WORK REQUIRED -
Set down exactly the lines of the listing below, please, beginning with the first and ending with the line that holds "edge.smooth = len(edge.link_faces)".

====

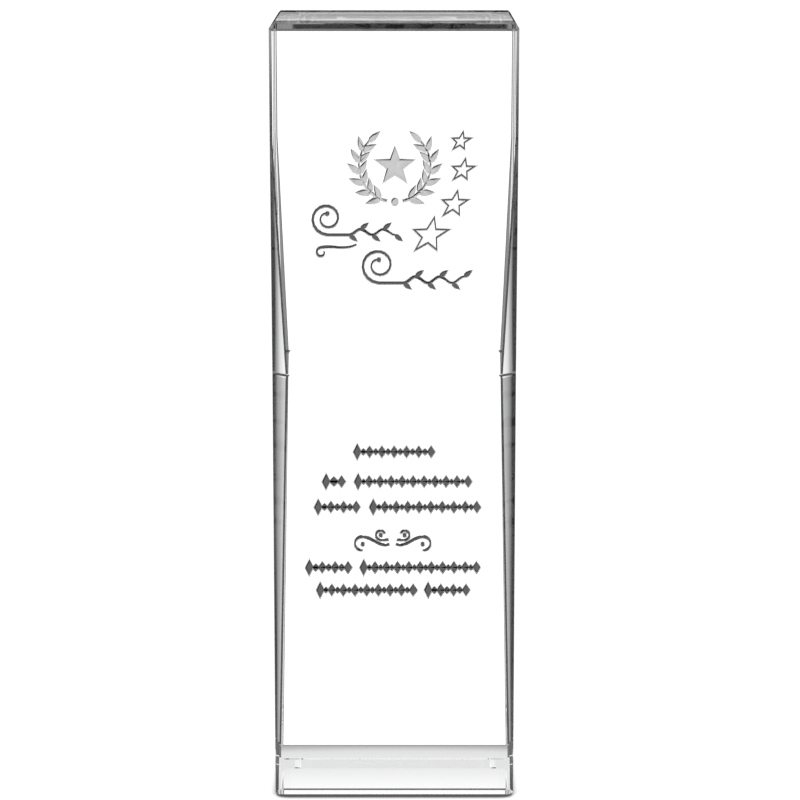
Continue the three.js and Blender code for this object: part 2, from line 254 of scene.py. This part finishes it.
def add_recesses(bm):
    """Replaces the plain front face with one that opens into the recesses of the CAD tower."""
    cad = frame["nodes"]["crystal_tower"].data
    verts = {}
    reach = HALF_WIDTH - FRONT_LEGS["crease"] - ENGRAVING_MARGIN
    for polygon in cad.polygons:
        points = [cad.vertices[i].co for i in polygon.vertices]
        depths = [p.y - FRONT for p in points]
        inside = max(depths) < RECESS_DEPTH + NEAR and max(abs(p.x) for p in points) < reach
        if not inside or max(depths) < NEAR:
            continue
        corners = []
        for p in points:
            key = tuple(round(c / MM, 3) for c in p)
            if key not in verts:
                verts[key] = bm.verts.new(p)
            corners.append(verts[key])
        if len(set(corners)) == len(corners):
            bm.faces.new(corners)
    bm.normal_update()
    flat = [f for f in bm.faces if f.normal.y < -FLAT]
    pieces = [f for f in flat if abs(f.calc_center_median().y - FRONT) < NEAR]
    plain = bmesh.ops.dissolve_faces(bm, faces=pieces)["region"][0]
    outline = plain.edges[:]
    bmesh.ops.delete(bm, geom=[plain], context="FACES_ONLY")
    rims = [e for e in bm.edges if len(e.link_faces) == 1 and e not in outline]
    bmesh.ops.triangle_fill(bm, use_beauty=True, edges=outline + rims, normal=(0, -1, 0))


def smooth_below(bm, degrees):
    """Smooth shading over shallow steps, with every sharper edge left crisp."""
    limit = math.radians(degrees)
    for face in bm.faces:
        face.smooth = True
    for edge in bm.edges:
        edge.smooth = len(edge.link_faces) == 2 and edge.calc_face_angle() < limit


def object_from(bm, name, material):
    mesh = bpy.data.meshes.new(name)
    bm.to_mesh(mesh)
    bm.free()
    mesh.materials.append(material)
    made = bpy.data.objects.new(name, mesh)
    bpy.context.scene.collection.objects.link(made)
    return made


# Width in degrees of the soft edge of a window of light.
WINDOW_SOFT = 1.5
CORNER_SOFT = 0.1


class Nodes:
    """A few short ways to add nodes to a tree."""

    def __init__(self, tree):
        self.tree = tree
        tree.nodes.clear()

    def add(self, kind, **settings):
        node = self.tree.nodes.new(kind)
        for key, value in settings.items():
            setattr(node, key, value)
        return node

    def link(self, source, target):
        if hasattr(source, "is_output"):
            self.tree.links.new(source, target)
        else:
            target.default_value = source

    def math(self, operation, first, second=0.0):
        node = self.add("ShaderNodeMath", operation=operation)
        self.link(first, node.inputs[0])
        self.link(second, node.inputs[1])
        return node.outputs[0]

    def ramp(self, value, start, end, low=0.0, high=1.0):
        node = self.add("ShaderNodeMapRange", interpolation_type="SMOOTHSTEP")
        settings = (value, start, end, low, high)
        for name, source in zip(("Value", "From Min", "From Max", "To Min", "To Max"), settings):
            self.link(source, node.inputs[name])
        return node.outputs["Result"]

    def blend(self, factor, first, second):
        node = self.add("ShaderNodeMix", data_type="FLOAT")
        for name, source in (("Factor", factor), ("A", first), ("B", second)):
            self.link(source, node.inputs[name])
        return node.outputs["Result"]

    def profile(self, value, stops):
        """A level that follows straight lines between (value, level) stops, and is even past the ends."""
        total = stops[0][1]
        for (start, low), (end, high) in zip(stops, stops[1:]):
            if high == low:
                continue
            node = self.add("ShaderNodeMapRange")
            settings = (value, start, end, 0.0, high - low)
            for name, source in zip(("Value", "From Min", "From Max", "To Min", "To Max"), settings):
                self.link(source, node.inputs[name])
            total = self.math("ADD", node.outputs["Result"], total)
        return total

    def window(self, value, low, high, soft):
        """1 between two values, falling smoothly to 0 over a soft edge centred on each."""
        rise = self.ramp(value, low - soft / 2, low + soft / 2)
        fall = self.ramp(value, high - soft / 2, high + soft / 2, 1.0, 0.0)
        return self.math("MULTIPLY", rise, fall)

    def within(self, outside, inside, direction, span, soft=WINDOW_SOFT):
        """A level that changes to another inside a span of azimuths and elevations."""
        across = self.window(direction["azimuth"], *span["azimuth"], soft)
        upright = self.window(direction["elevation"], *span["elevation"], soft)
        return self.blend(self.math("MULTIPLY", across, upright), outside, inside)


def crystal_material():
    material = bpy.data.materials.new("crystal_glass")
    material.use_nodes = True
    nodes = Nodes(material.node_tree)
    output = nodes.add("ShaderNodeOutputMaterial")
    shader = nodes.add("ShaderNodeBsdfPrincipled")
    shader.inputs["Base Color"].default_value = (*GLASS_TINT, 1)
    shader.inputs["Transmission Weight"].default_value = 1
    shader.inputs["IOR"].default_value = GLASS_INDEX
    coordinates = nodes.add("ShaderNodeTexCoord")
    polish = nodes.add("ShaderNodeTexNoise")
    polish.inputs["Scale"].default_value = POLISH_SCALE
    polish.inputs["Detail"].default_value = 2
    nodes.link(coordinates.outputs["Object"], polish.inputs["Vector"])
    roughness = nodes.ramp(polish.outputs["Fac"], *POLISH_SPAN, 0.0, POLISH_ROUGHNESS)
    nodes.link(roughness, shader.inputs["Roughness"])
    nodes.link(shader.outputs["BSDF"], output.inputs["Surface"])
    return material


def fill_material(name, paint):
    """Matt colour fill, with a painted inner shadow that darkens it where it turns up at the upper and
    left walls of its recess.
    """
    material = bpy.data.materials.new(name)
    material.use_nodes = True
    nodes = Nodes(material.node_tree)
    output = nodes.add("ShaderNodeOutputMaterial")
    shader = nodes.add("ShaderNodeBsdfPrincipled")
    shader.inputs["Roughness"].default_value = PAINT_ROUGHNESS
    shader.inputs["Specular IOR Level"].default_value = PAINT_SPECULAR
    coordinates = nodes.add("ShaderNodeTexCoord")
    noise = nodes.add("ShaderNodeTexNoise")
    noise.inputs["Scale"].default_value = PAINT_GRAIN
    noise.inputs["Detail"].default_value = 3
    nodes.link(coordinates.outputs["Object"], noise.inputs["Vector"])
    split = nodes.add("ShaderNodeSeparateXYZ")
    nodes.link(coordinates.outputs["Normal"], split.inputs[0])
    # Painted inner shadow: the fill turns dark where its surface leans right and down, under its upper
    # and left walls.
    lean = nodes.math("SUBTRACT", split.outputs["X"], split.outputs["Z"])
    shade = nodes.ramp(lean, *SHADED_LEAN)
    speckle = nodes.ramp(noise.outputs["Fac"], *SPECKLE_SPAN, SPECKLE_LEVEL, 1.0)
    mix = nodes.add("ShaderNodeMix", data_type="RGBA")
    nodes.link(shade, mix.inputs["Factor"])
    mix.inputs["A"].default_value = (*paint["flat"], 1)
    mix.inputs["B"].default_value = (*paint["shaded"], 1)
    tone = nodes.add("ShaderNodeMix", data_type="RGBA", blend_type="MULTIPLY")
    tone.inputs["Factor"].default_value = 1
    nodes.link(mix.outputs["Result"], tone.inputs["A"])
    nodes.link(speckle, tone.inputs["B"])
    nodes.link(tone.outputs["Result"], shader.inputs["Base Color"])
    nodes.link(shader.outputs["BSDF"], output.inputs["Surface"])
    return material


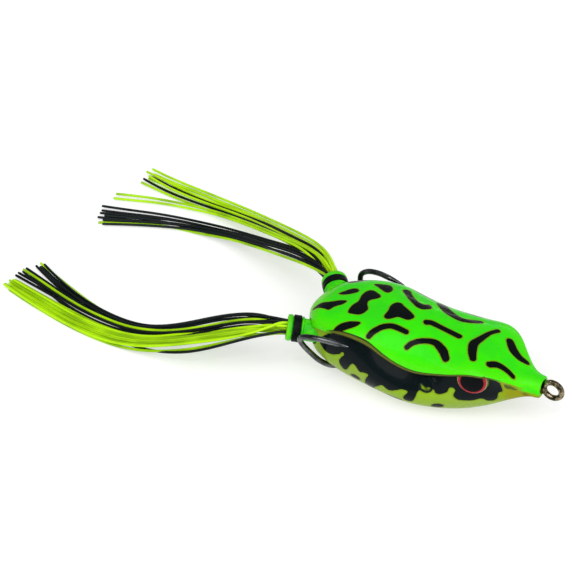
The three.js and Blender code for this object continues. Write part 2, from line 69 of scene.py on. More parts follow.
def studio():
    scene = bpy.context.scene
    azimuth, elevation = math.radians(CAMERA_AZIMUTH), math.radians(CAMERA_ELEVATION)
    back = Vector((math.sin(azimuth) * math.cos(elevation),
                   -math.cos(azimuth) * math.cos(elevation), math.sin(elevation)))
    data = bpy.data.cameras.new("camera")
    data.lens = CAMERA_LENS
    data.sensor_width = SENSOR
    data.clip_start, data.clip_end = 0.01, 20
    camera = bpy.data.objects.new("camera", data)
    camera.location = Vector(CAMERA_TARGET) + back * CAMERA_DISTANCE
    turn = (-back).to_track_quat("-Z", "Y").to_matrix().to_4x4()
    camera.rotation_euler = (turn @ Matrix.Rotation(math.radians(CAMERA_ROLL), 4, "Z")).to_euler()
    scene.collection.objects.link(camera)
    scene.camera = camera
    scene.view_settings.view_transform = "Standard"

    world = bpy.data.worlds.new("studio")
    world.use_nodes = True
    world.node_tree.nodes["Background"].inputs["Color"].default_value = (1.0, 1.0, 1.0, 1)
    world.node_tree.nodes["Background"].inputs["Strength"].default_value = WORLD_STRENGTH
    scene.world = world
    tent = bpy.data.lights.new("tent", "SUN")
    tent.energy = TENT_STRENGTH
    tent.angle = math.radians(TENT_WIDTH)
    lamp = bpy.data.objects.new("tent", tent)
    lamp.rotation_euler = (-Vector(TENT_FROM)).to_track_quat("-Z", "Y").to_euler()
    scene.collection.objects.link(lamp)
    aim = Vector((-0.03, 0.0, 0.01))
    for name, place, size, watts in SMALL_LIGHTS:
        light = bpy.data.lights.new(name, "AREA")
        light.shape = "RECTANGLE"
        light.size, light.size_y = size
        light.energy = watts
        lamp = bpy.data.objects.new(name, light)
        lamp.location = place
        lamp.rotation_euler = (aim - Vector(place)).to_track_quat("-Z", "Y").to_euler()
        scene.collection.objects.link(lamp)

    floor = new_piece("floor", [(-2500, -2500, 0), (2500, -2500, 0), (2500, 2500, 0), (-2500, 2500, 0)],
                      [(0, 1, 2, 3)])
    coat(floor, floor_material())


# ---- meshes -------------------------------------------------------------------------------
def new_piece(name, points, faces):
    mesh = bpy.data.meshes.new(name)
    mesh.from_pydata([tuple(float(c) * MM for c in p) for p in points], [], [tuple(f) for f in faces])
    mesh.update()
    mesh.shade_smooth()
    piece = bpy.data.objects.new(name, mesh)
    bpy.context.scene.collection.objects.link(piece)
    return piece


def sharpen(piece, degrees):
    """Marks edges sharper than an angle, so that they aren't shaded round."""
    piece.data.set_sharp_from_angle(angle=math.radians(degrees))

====

COMPLETE OUTPUT -
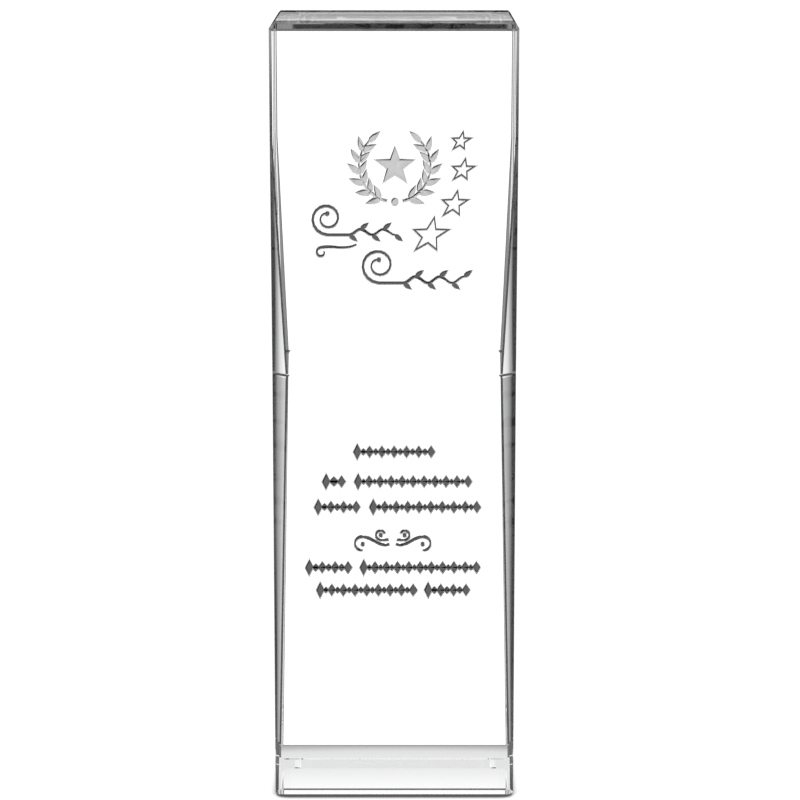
Continue the three.js and Blender code for this object: part 2, from line 254 of scene.py. This part finishes it.
def add_recesses(bm):
    """Replaces the plain front face with one that opens into the recesses of the CAD tower."""
    cad = frame["nodes"]["crystal_tower"].data
    verts = {}
    reach = HALF_WIDTH - FRONT_LEGS["crease"] - ENGRAVING_MARGIN
    for polygon in cad.polygons:
        points = [cad.vertices[i].co for i in polygon.vertices]
        depths = [p.y - FRONT for p in points]
        inside = max(depths) < RECESS_DEPTH + NEAR and max(abs(p.x) for p in points) < reach
        if not inside or max(depths) < NEAR:
            continue
        corners = []
        for p in points:
            key = tuple(round(c / MM, 3) for c in p)
            if key not in verts:
                verts[key] = bm.verts.new(p)
            corners.append(verts[key])
        if len(set(corners)) == len(corners):
            bm.faces.new(corners)
    bm.normal_update()
    flat = [f for f in bm.faces if f.normal.y < -FLAT]
    pieces = [f for f in flat if abs(f.calc_center_median().y - FRONT) < NEAR]
    plain = bmesh.ops.dissolve_faces(bm, faces=pieces)["region"][0]
    outline = plain.edges[:]
    bmesh.ops.delete(bm, geom=[plain], context="FACES_ONLY")
    rims = [e for e in bm.edges if len(e.link_faces) == 1 and e not in outline]
    bmesh.ops.triangle_fill(bm, use_beauty=True, edges=outline + rims, normal=(0, -1, 0))


def smooth_below(bm, degrees):
    """Smooth shading over shallow steps, with every sharper edge left crisp."""
    limit = math.radians(degrees)
    for face in bm.faces:
        face.smooth = True
    for edge in bm.edges:
        edge.smooth = len(edge.link_faces) == 2 and edge.calc_face_angle() < limit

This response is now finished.